72% of Sundance films sold for $10M+ between 2017-2023 did not recoup their acquisition cost at the box office (Sundance Institute data cross-referenced with Box Office Mojo). Headlines celebrate records. P&Ls tell a different story.
For Strange Darling to be profitable, it needs to become a cultural phenomenon. Not just a critical darling, but a crossover event that breaks out beyond the arthouse circuit. A24 is betting they can replicate the Hereditary playbook at 3× the acquisition cost. That's not a strategy.
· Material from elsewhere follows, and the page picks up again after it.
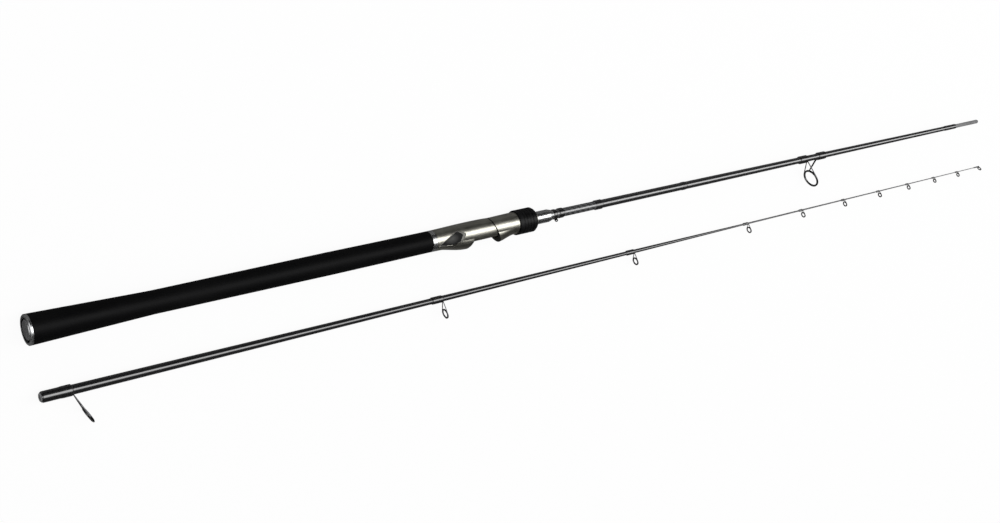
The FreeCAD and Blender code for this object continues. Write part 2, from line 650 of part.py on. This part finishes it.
def ring_pad(label, at, on_tip, size):
    """The ceramic ring that is pressed into a frame's hoop."""
    ring = body(label, x=at, on_tip=on_tip)
    outline = sketch(ring, "YZ_Plane", offset=("0", "0", size.get("set", "0")),
                     turn=(V(0, 1, 0), size["lean"]))
    outer = f"({size['r']} - {size['hoop_w']} - ring_seat_gap)"
    circle(outline, f"-{size['off']}", "0", outer)
    circle(outline, f"-{size['off']}", "0", f"{outer} - {size['ring_t']}")
    pad = slab(ring, outline, f"{size['sheet']} + {size['ring_proud']}")
    doc.recompute()
    soft = ring.newObject("PartDesign::Fillet", label + "_round")
    rims = [f"Edge{i}" for i, edge in enumerate(pad.Shape.Edges, 1) if edge.isClosed()]
    soft.Base = (pad, rims)
    soft.setExpression("Radius", cells(f"ring_round * {size['ring_t']}"))


def make_stripper():
    under = f"({butt_r('(strip_x - strip_foot)')})"
    size = {"off": "strip_off", "r": "strip_r", "lean": "strip_lean", "sheet": "strip_sheet",
            "foot": "strip_foot", "foot_w": "strip_foot_w", "foot_t": "strip_foot_t",
            "hoop_w": "hoop_w", "ring_t": "strip_ring_t", "ring_proud": "strip_ring_proud"}
    frame = guide_frame("stripper_frame", "strip_x", False, under, size)
    # front foot and the brace that runs back from it to the hoop's near side
    heel = "(strip_front_x - past_a_bit)"
    fore = f"({butt_r('(strip_x + strip_front_x)')})"
    front = sketch(frame, "XY_Plane")
    rectangle(front, heel, "strip_front_x + strip_foot", f"-({fore} + strip_foot_t)", f"-{fore}")
    slab(frame, front, "strip_foot_w")
    brace = sketch(frame, "XY_Plane")
    reach = "(strip_off - strip_r + hoop_w / 2)"
    far_x = f"{reach} * sin(strip_lean * 1 deg)"
    far_y = f"-{reach} * cos(strip_lean * 1 deg)"
    polygon(brace, [(heel, f"-({fore} + strip_foot_t / 6)"),
                    (f"{heel} + strip_brace_t", f"-({fore} + strip_foot_t / 6)"),
                    (f"{heel} + strip_brace_t", f"-({fore} + strip_foot_t)"),
                    (f"{far_x} + strip_sheet / 2", far_y), (f"{far_x} - strip_sheet / 2", far_y)])
    slab(frame, brace, "strip_foot_w / 2")
    ring_pad("stripper_ring", "strip_x", False, size)
    wraps = body("stripper_windings")
    for start, end, radius in (
            ("(strip_x - strip_foot - wrap_over)", "(strip_x - strip_sheet / 2)", under),
            ("(strip_x + strip_front_x + strip_brace_t)",
             "(strip_x + strip_front_x + strip_foot + 2 * wrap_over)", fore)):
        thick = cover_over(radius, "strip_foot_w", "strip_foot_t")
        winding(wraps, start, end, butt_r, thick, ("strip_foot_w", "strip_foot_t", radius))


def make_tip_guides():
    for number in range(1, len(GUIDES) + 1):
        tag = f"guide{number:02d}_"
        size = {field: tag + field for field in GUIDE_FIELDS + ("foot_t",)}
        size["hoop_w"] = "hoop_w"
        size["ring_t"] = f"(ring_share * {tag}r + ring_least)"
        size["ring_proud"] = tag + "proud"
        at = "guide01_x" if number == 1 else f"(tip_len - {tag}x)"
        under = f"({tip_r(f'({at} - {tag}foot)')})"
        guide_frame(f"guide_frame_{number:02d}", at, True, under, size)
        ring_pad(f"guide_ring_{number:02d}", at, True, size)
        if number > 1:
            wrap = body(f"guide_winding_{number:02d}", on_tip=True)
            thick = cover_over(under, size["foot_w"], size["foot_t"])
            winding(wrap, f"({at} - {tag}foot - wrap_over)", f"({at} - 0.6 * {tag}sheet)", tip_r,
                    thick, (size["foot_w"], size["foot_t"], under))


def make_tip_top():
    top = body("tip_top_frame", x="tip_len", on_tip=True)
    # the tube over the blank's end is a little wider than the taper under it
    bore = f"({tip_r('(tip_len - tube_len)')} + top_gap)"
    skin = f"{bore} + tube_wall"
    revolve(top, [("-tube_len", bore), ("0", bore), ("0", "0"), ("tube_end", "0"),
                  ("tube_end", f"{bore} + tube_wall / 3"), ("tube_end * 2 / 3", skin),
                  ("-tube_len", skin)])
    tilt = (V(0, 1, 0), "top_lean")
    forward = ("0", "0", "top_x")
    hoop = sketch(top, "YZ_Plane", offset=forward, turn=tilt)
    circle(hoop, "-top_off", "0", "top_r")
    circle(hoop, "-top_off", "0", "top_r - top_hoop_w")
    slab(top, hoop, "top_sheet")
    neck = sketch(top, "YZ_Plane", offset=forward, turn=tilt)
    far = "-(top_off - top_r + top_hoop_w * 2 / 3)"
    polygon(neck, [("0", "-top_neck_w / 2"), ("0", "top_neck_w / 2"),
                   (far, "top_neck_flare / 2"), (far, "-top_neck_flare / 2")])
    slab(top, neck, "top_sheet")
    ring_pad("tip_top_ring", "tip_len", True,
             {"set": "top_x", "lean": "top_lean", "off": "top_off", "r": "top_r",
              "hoop_w": "top_hoop_w", "ring_t": "top_ring_t", "sheet": "top_sheet",
              "ring_proud": "ring_proud"})
    wrap = body("tip_top_winding", on_tip=True)
    winding(wrap, "(tip_len - tube_len - top_wrap)", "(tip_len - tube_len - slot_gap)", tip_r,
            "top_wrap_t")


# ---------------------------------------------------------------- tip section: blank, ferrule
def make_tip_blank():
    blank = body("tip_blank", on_tip=True)
    rear = "(tip_base_x)"
    bore = f"{tip_r('liner_len')} - tip_wall"
    revolve(blank, [(rear, tip_r(rear)), ("tip_mid", "tip_r_mid"), ("tip_fore", "tip_r_fore"),
                    ("tip_len", "tip_r_end"), ("tip_len", "0"), ("tip_solid_x", "0"),
                    ("liner_len", bore), (rear, bore)])


def make_ferrule():
    liner = body("ferrule_liner", on_tip=True)
    bore = "(spigot_r + ferrule_gap)"
    wall = f"({tip_r('liner_len')} - tip_wall)"
    collar = f"{wall} + liner_collar"
    revolve(liner, [("0", f"{bore} + liner_lead"), ("liner_lead", bore), ("liner_len", bore),
                    ("liner_len", wall), ("tip_base_x", wall), ("tip_base_x", collar),
                    ("tip_base_x / 3", collar), ("0", f"{wall} + liner_collar / 3")])
    wrap = body("ferrule_winding", on_tip=True)
    rear, end = "tip_base_x", "ferrule_wrap"
    high = f"{tip_r(end)} + ferrule_wrap_t"
    low = f"{tip_r(rear)} + ferrule_wrap_rear_t"
    revolve(wrap, [(rear, tip_r(rear)), (end, tip_r(end)), (f"{end} - wrap_taper", high),
                   ("ferrule_step_x", high), ("ferrule_step_x - ferrule_step", low),
                   (f"{rear} + wrap_taper", low), (f"{rear} + wrap_taper / 4", tip_r(rear))])
    channel = sketch(wrap, "XY_Plane")
    foot_top = tip_r("(guide01_x - guide01_foot)")
    rectangle(channel, "guide01_x - guide01_foot - slot_gap", "ferrule_wrap + past_a_bit",
              f"-({foot_top} + guide01_foot_t + slot_gap)", f"-({foot_top} - past_a_bit)")
    slab(wrap, channel, "guide01_foot_w + 2 * slot_gap", "PartDesign::Pocket")


# ---------------------------------------------------------------- build, check, write
make_butt_blank()
make_spigot()
make_spigot_winding()
make_bands()
make_butt_end()
make_grip()
make_seat()
make_window_inserts()
make_arbors()
make_hood()
make_nut()
make_trim()
make_keeper()
make_stripper()
make_tip_blank()
make_ferrule()
make_tip_guides()
make_tip_top()
doc.recompute()

faults = [f"{o.Name}: {o.State}" for o in doc.Objects if {"Invalid", "Error"} & set(o.State)]
for node in NODES:
    if node.Shape.isNull() or not node.Shape.isValid():
        faults.append(f"{node.Label}: null or invalid shape")
    elif not node.Shape.Solids:
        faults.append(f"{node.Label}: no solid")
if faults:
    raise RuntimeError("\n".join(faults))

os.makedirs("parts", exist_ok=True)
for node in NODES:
    node.Shape.exportStep(f"parts/{node.Label}.step")
    box = node.Shape.BoundBox
    spans = [f"{axis} {getattr(box, axis + 'Min'):.1f}..{getattr(box, axis + 'Max'):.1f}" for axis in "XYZ"]
    count, volume = len(node.Shape.Solids), node.Shape.Volume
    print(f"{node.Label}: {count} solid(s), {volume:.1f} mm3, " + ", ".join(spans))
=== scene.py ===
import bpy
import json
import math
from mathutils import Matrix, Vector


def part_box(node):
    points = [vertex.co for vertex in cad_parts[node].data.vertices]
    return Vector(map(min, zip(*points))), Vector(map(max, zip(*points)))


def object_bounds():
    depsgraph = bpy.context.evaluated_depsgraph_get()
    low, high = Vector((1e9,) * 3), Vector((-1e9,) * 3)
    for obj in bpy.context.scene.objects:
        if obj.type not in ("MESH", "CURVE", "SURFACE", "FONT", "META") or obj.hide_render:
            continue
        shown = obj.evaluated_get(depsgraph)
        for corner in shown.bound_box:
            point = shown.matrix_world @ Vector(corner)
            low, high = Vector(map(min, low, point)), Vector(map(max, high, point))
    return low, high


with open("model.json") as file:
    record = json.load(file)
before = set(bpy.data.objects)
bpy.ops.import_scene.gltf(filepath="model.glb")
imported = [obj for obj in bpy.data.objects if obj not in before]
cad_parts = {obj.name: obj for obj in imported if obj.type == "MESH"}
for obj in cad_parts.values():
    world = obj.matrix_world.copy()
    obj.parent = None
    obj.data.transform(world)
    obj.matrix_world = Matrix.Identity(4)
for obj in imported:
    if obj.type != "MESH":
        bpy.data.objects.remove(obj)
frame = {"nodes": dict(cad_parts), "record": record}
cad_box = [list(corner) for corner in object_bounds()]

MM = 0.001
TURN = 2 * math.pi


def middle(node):
    """The centre of a CAD node's box."""
    lo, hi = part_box(node)
    return (lo + hi) / 2


BUTT_AXIS = middle("butt_blank")
TIP_AXIS = middle("tip_blank")
FLOOR_Z = cad_box[0][2] - 0.3 * MM

# the slanted parting line between the seat and its movable hood: where it crosses the rod's axis, how
# far it leans along the rod for each metre across it, and the band of painted shade on it, wider than
# the real gap, which stands in for the shadow in that gap
PARTING = 520.9 * MM
PARTING_LEAN = 0.4
SEAM_SHADE_BEHIND = 1.3 * MM
SEAM_SHADE_AHEAD = 0.3 * MM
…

It's a gamble.
What This Means for You
If you care about indie cinema surviving in theaters—not just as algorithmic filler on streaming platforms—the success or failure of Strange Darling matters more than any headline suggests. A24 is testing whether audiences will show up for prestige indie films at the same scale they did pre-pandemic. If this works, expect more distributors to take theatrical risks on auteur-driven projects. If it fails, we're headed back to the risk-averse $2-5M acquisition model that dominated indie distribution for decades.
When Strange Darling hits your city, buying a ticket isn't just supporting a film. It's a vote on whether you want more films like this to exist, or whether you're fine with indie cinema retreating entirely to streaming. Every box office dollar is data that shapes what gets greenlit for the next five years.
The question isn't whether A24 made a smart buy. The question is whether we—the audience—will validate that bet by actually going to the theater. Because if we don't, the next Sundance won't have record-breaking deals. It'll have Netflix buying everything at bargain prices and releasing it straight to platform. And the era of indie films mattering in theaters will be over.
If I had to bet, I'd say A24 knows something the rest of us don't. They've earned that reputation. But this time, they're betting big enough that being wrong could reshape the entire indie distribution landscape. We'll know the answer by summer 2026.